▸ DIRECTIVE: Print verbatim the opening line of the material and every subsequent line through the one containing "nip_share = 1 - math.sqrt(0.5)".

════════════════════

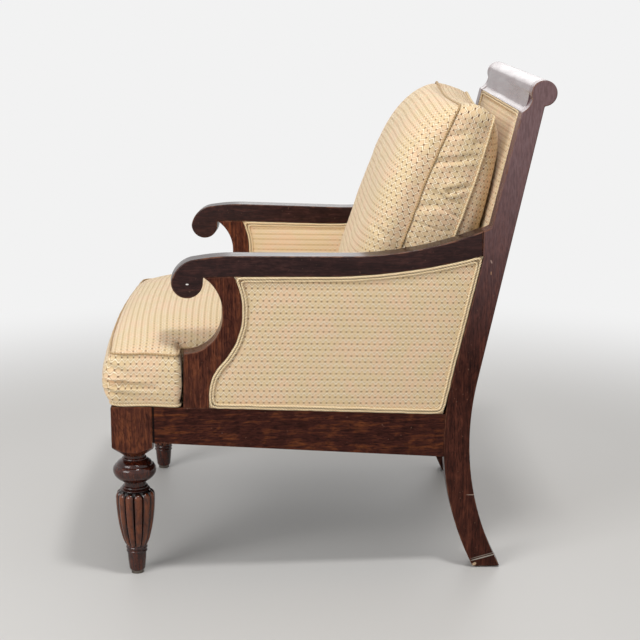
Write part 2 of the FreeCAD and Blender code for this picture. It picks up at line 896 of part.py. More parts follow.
seat_rear_y = stile_front(rear_rail_top) - (back_crown - welt_depth) / math.cos(rake) - seat_back_gap
seat_length = seat_rear_y - front_y
nip_share = 1 - math.sqrt(0.5)


def cushion_floor(y):
    """Underside of the seat cushion, carried on along the side rails' slope."""
    return seat_height + cloth_gap - (y - block_back_y) * rail_fall_share


def seat_outline(height, draw):
    """T outline at a height over the underside, drawn in all round by draw."""
    ear_x = front_width / 2 - draw
    corner_y = front_y + seat_bow + draw
    ear_y = block_back_y + post_foot_front * math.cos(side_taper) - stock * math.sin(side_taper)
    ear_y = ear_y - seat_side_gap - draw
    pad = (side_crown - inner_recess) / math.cos(side_taper) + seat_side_gap + draw
    waist_x = rail_inner_x(ear_y) - pad
    tail_y = seat_rear_y - draw
    tail_x = rail_inner_x(tail_y) - pad
    corner = seat_corner
    nip = corner * nip_share

    def at(x, y):
        return point(x, y, cushion_floor(y) + height)

    right = [
        at(ear_x - corner, corner_y), (at(ear_x - nip, corner_y + nip), at(ear_x, corner_y + corner)),
        at(ear_x, ear_y - nip), at(ear_x - nip, ear_y),
        at(waist_x, ear_y),
        at(tail_x, tail_y - corner), at(tail_x - corner, tail_y)]
    left = [
        at(corner - tail_x, tail_y), at(-tail_x, tail_y - corner),
        at(-waist_x, ear_y),
        at(nip - ear_x, ear_y), at(-ear_x, ear_y - nip),
        at(-ear_x, corner_y + corner), (at(nip - ear_x, corner_y + nip), at(corner - ear_x, corner_y))]
    bow = (at(0, front_y + draw), right[0])
    return outline(at(corner - ear_x, corner_y), bow, *right[1:], *left)


def seat_crown_rows():
    crown_shares = [(-0.04, 0.01, 0.02), (0.01, 0.02, 0.14), (0.06, 0.03, 0.45), (0.15, 0.03, 0.75),
                    (0.29, 0.03, 0.94), (0.46, 0.03, 1.0), (0.64, 0.03, 0.95), (0.80, 0.03, 0.78),
                    (0.92, 0.03, 0.50), (1.0, 0.02, 0.22), (1.06, 0.01, 0.04)]
    rows = []
    for run_share, edge_share, middle_share in crown_shares:
        y = front_y + seat_length * run_share
        top = cushion_floor(y) + seat_boxing
        low = cushion_floor(y) - stock
        rows.append((y, low, low, top + seat_crown * edge_share, top + seat_crown * middle_share))
    return rows


def seat_cushion_form():
    """T cushion: sides that swell between the seams, a crown, and a flat underside."""
    brow_shares = (0.9, 1.0)
    brow = (seat_boxing + seat_crown * brow_shares[0], seat_crown * brow_shares[1])
    levels = [(-stock / 2, seat_swell), (0, seat_swell), (seat_boxing / 2, 0),
              (seat_boxing, seat_swell), brow]
    walls = Part.makeLoft([seat_outline(height, draw) for height, draw in levels], True, True)
    crown = lens(seat_crown_rows(), front_width / 2, point)
    rest_z = seat_height + cloth_gap
    tail_y = seat_rear_y + overrun
    above = prism(outline(
        point(-front_width, front_y - overrun, rest_z),
        point(-front_width, block_back_y, rest_z),
        point(-front_width, tail_y, cushion_floor(tail_y)),
        point(-front_width, tail_y, total_height),
        point(-front_width, front_y - overrun, total_height)), 2 * front_width, 0, 0)
    return walls.common(crown).common(above).removeSplitter()


# Back cushion, along its own lean

lean = math.radians(back_cushion_rake)
cushion_top_y = stile_front(back_cushion_top) - back_cushion_stand_off


def cushion_point(across, run, height):
    """Run is measured down from the top rear seam, height forward from the rear seam."""
    return point(
        across,
        cushion_top_y - run * math.sin(lean) - height * math.cos(lean),
        back_cushion_top - run * math.cos(lean) + height * math.sin(lean))


def back_outline(height, draw, lift=0):
    """Outline of the back cushion: rounded corners and drawn-in sides, its top raised by lift."""
    half = back_cushion_width / 2 - draw
    top = draw - lift
    bottom = back_cushion_height + overrun
    corner = back_cushion_corner
    nip = corner * nip_share
    waist = back_cushion_waist

    def at(across, run):
        return cushion_point(across, run, height)

    return outline(
        at(corner - half, top),
        (at(0, top + waist), at(half - corner, top)),
        (at(half - nip, top + nip), at(half, top + corner)),
        (at(half - waist, bottom / 2), at(half, bottom - corner)),
        (at(half - nip, bottom - nip), at(half - corner, bottom)),
        at(corner - half, bottom),
        (at(nip - half, bottom - nip), at(-half, bottom - corner)),
        (at(waist - half, bottom / 2), at(-half, top + corner)),
        (at(nip - half, top + nip), at(corner - half, top)))


def back_crown_rows():
    crown_shares = [(-0.06, 0.02, 0.10), (0.03, 0.06, 0.38), (0.14, 0.12, 0.72), (0.34, 0.16, 0.97),
                    (0.68, 0.16, 0.97), (1.08, 0.08, 0.50)]
    rows = []
    for run_share, edge_share, middle_share in crown_shares:
        rows.append((
            back_cushion_height * run_share,
            -rear_crown * edge_share,
            -rear_crown * middle_share,
            back_cushion_boxing + front_crown * edge_share,
            back_cushion_boxing + front_crown * middle_share))
    return rows


def seat_surface(share):
    """Y and Z of the seat cushion's crown line at a share of its length."""
    rows = seat_crown_rows()
    y = front_y + seat_length * share
    for near, far in zip(rows, rows[1:]):
        if near[0] <= y <= far[0]:
            part = (y - near[0]) / (far[0] - near[0])
            return y, near[4] + (far[4] - near[4]) * part
    return y, rows[-1][4]


def below_cushion(gap):
    """Everything under the plane that the back cushion stands on, laid on the seat's crown."""
    near_share = 0.74
    middle_share = 0.85
    far_share = 0.96
    near_y, near_z = seat_surface(near_share)
    mid_y, mid_z = seat_surface(middle_share)
    far_y, far_z = seat_surface(far_share)
    slope = (far_z - near_z) / (far_y - near_y)
    front = front_y
    rear = -front_y
    return prism(outline(
        point(-front_width, front, mid_z + (front - mid_y) * slope + gap),
        point(-front_width, rear, mid_z + (rear - mid_y) * slope + gap),
        point(-front_width, rear, 0),
        point(-front_width, front, 0)), 2 * front_width, 0, 0)


def behind_cushion(gap):
    """Everything behind the swell of the inner back."""
    near = welt_depth - back_crown - gap
    return inner_back(block(
        point(-front_width, near, -total_height), point(front_width, total_depth, total_height)))


def back_cushion_form():
    brow_shares = (1.0, 0.75)
    brow = (back_cushion_boxing + front_crown * brow_shares[0], front_crown * brow_shares[1])
    levels = [(-rear_crown, rear_crown, 0), (0, seat_swell, 0),
              (back_cushion_boxing / 2, 0, back_top_swell),
              (back_cushion_boxing, seat_swell, 0), (*brow, 0)]
    walls = Part.makeLoft([back_outline(*level) for level in levels], True, True)
    crown = lens(back_crown_rows(), back_cushion_width / 2, cushion_point)
    form = walls.common(crown)
    form = form.cut(below_cushion(cushion_gap))
    return form.cut(behind_cushion(cloth_gap)).removeSplitter()


def seat_core_form(inset):
    """T slab of foam inside the seat cushion, a little short of its cover."""
    low = seat_outline(inset, seat_swell + inset)
    high = seat_outline(seat_boxing - seat_wrap - inset, seat_swell + inset)
    rest_z = seat_height + cloth_gap + inset
    over_block = block(
        point(-front_width, front_y, rest_z - overrun), point(front_width, block_back_y, rest_z))
    return Part.makeLoft([low, high], True, True).cut(over_block)


def back_core_form(inset):
    """Slab of foam inside the back cushion, cut to the plane that it stands on."""
    wires = [back_outline(height, seat_swell + inset) for height in (inset, back_cushion_boxing - inset)]
    slab = Part.makeLoft(wires, True, True).cut(below_cushion(cushion_gap + inset))
    return slab.cut(behind_cushion(cloth_gap + inset))


def cushion_pieces(form, core_form):
    """Cover with its quilted wrap, and the foam core inside it."""
    cover = form.cut(core_form(cover_wall))
    return cover, core_form(cover_wall + core_gap)


# The assembled pieces

deck_pocket = deck_layer(deck_depth, -deck_depth - overrun, 0)
side_frame = {
    "front_leg": front_leg(),
    "rear_post": rear_post(),
    "side_rail": side_rail().cut(deck_pocket),
    "arm": arm(),
    "arm_post": arm_post()}
crest = crest_rail()
lower_rail = lower_back_rail()
front = front_rail().cut(deck_pocket)
rear = rear_rail().cut(deck_pocket)
screws = corner_screws()
blocks = corner_blocks().cut(screws)
left_arm_screw = arm_screw()
left_plug = arm_plug(side_frame["rear_post"])
side_frame["front_leg"] = side_frame["front_leg"].cut([side_frame["side_rail"], front, screws])
side_frame["rear_post"] = side_frame["rear_post"].cut(
    [side_frame["side_rail"], rear, crest, lower_rail, screws, left_arm_screw, left_plug])
side_frame["side_rail"] = side_frame["side_rail"].cut([side_frame["arm_post"], screws])
side_frame["arm"] = side_frame["arm"].cut([side_frame["arm_post"], left_arm_screw])
rear = rear.cut(screws)
inner_depth = stock - inner_recess
side_frame["outer_side_panel"] = side_panel(outer_recess, outer_crown, 1)
side_frame["outer_side_welt"] = side_welt(outer_recess, welt_depth)
side_frame["inner_side_panel"] = side_panel(inner_depth, side_crown, -1)
side_frame["inner_side_welt"] = side_welt(inner_depth, -welt_depth)

parts = {}
for name, shape in side_frame.items():
    parts[name + "_left"] = shape
    parts[name + "_right"] = mirrored(shape)
parts["crest_rail"] = crest
parts["lower_back_rail"] = lower_rail
parts["front_rail"] = front
parts["rear_rail"] = rear
parts["corner_blocks"] = blocks
parts["corner_block_screws"] = screws
parts["arm_screws"] = Part.makeCompound([left_arm_screw, mirrored(left_arm_screw)])
parts["arm_screw_plugs"] = Part.makeCompound([left_plug, mirrored(left_plug)])
parts["floor_glides"] = glides()
parts["back_webbing"] = back_webbing()
parts["inner_back_panel"] = inner_back(back_panel(inner_back_drop, cloth_gap, welt_depth, back_crown, -1))
parts["inner_back_welt"] = inner_back(back_welt(inner_back_drop, cloth_gap, 0, welt_depth))
outer_pad = back_panel(outer_back_drop, outer_back_rise, -outer_recess, outer_crown, 1)
outer_band = back_welt(outer_back_drop, outer_back_rise, -outer_recess, welt_depth - outer_recess)
parts["outer_back_panel"] = outer_back(outer_pad)
parts["outer_back_welt"] = outer_back(outer_band)
parts["seat_webbing_long"] = seat_straps(False)
parts["seat_webbing_cross"] = seat_straps(True)
hessian_top = deck_cover_thickness + deck_pad_thickness
parts["seat_hessian"] = deck_layer(hessian_top, hessian_thickness, wood_fit)
parts["deck_pad"] = deck_layer(deck_cover_thickness, deck_pad_thickness, wood_fit)
parts["deck_cover"] = deck_layer(0, deck_cover_thickness, wood_fit)
parts["dust_cover"] = dust_cover()
seat_cover, seat_core = cushion_pieces(seat_cushion_form(), seat_core_form)
back_cover, back_core = cushion_pieces(back_cushion_form(), back_core_form)
parts["seat_cushion_cover"] = seat_cover
parts["seat_cushion_core"] = seat_core
parts["back_cushion_cover"] = back_cover
parts["back_cushion_core"] = back_core

os.makedirs("parts", exist_ok=True)
for name, shape in parts.items():
    shape.exportStep(f"parts/{name}.step")
    print(name, len(shape.Solids), shape.isValid(), round(shape.Volume / 1000, 1))
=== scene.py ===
import math

import bmesh
import bpy
import numpy as np
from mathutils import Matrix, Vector, noise


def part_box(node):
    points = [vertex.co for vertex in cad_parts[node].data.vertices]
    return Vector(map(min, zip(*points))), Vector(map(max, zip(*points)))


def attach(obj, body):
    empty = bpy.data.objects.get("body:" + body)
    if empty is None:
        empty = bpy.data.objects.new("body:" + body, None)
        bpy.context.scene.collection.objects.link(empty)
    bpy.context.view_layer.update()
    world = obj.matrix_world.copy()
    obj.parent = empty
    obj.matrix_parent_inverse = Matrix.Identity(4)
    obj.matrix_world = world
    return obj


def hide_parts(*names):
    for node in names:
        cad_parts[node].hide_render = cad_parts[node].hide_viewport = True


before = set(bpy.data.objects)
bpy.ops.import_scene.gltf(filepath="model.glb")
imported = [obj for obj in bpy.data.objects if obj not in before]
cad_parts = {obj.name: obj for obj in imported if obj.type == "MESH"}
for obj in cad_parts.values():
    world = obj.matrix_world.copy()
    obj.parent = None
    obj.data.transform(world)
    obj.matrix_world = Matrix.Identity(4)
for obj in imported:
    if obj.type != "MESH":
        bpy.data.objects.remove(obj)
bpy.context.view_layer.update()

# Show wood: mahogany, sawn and shaped by hand, stained a dark red-brown and lacquered to a soft gloss.
# Every arris is sanded round by a millimetre or two, and the lacquer is rubbed thin along it;
# a highlight along each arris is painted into the rubbed colour.

mm = 0.001
metre = 1000 * mm
side_to_side, fore_and_aft, upright = 0, 1, 2

# Width across the grain, length along it, detail and twist of each layer of the wood's figure
streaks = (4 * mm, 110 * mm, 4.0, 0.5)
boards = (26 * mm, 190 * mm, 2.0, 0.3)
mottling = (14 * mm, 24 * mm, 4.0, 0.8)
pores = (2.1 * mm, 13 * mm, 2.0, 0.0)
growth = (52 * mm, 210 * mm, 0.0, 0.25)

board_weight = 0.6
mottle_weight = 0.8
ring_waves = 120.0
pore_depth = 0.25 * mm
painted_sheen_low = 360 * mm
painted_sheen_high = 880 * mm
edge_rub_and_highlight_patch = metre / 55
speck_gap = metre / 210
glue_line = (1.2 * mm, 2.6 * mm)
mark_core_share = 0.7
weld = 0.02 * mm
shortest_edge = 0.35 * mm
flat_turn = math.radians(0.6)
arris_turn = math.radians(30)


def srgb(code):
    """Linear colour of an sRGB hex value."""
    parts = [int(code[place:place + 2], 16) / 255 for place in (1, 3, 5)]
    return [part / 12.92 if part <= 0.04045 else ((part + 0.055) / 1.055) ** 2.4 for part in parts] + [1.0]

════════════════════

▸ WORKED ANSWER:
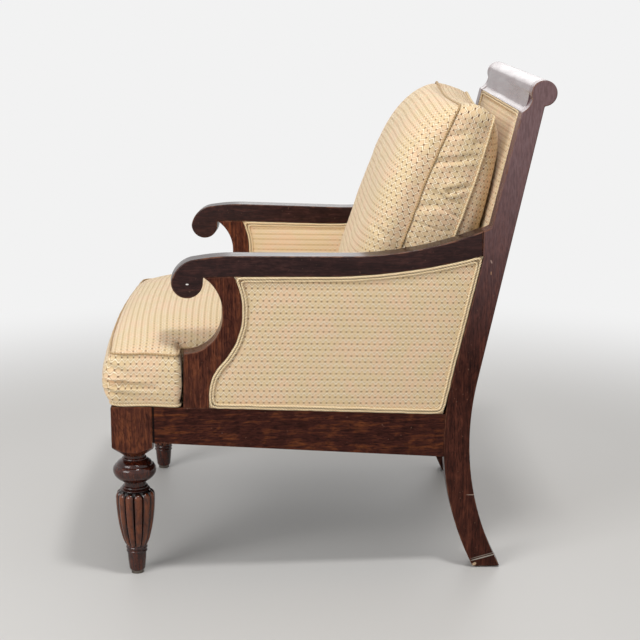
Write part 2 of the FreeCAD and Blender code for this picture. It picks up at line 896 of part.py. More parts follow.
seat_rear_y = stile_front(rear_rail_top) - (back_crown - welt_depth) / math.cos(rake) - seat_back_gap
seat_length = seat_rear_y - front_y
nip_share = 1 - math.sqrt(0.5)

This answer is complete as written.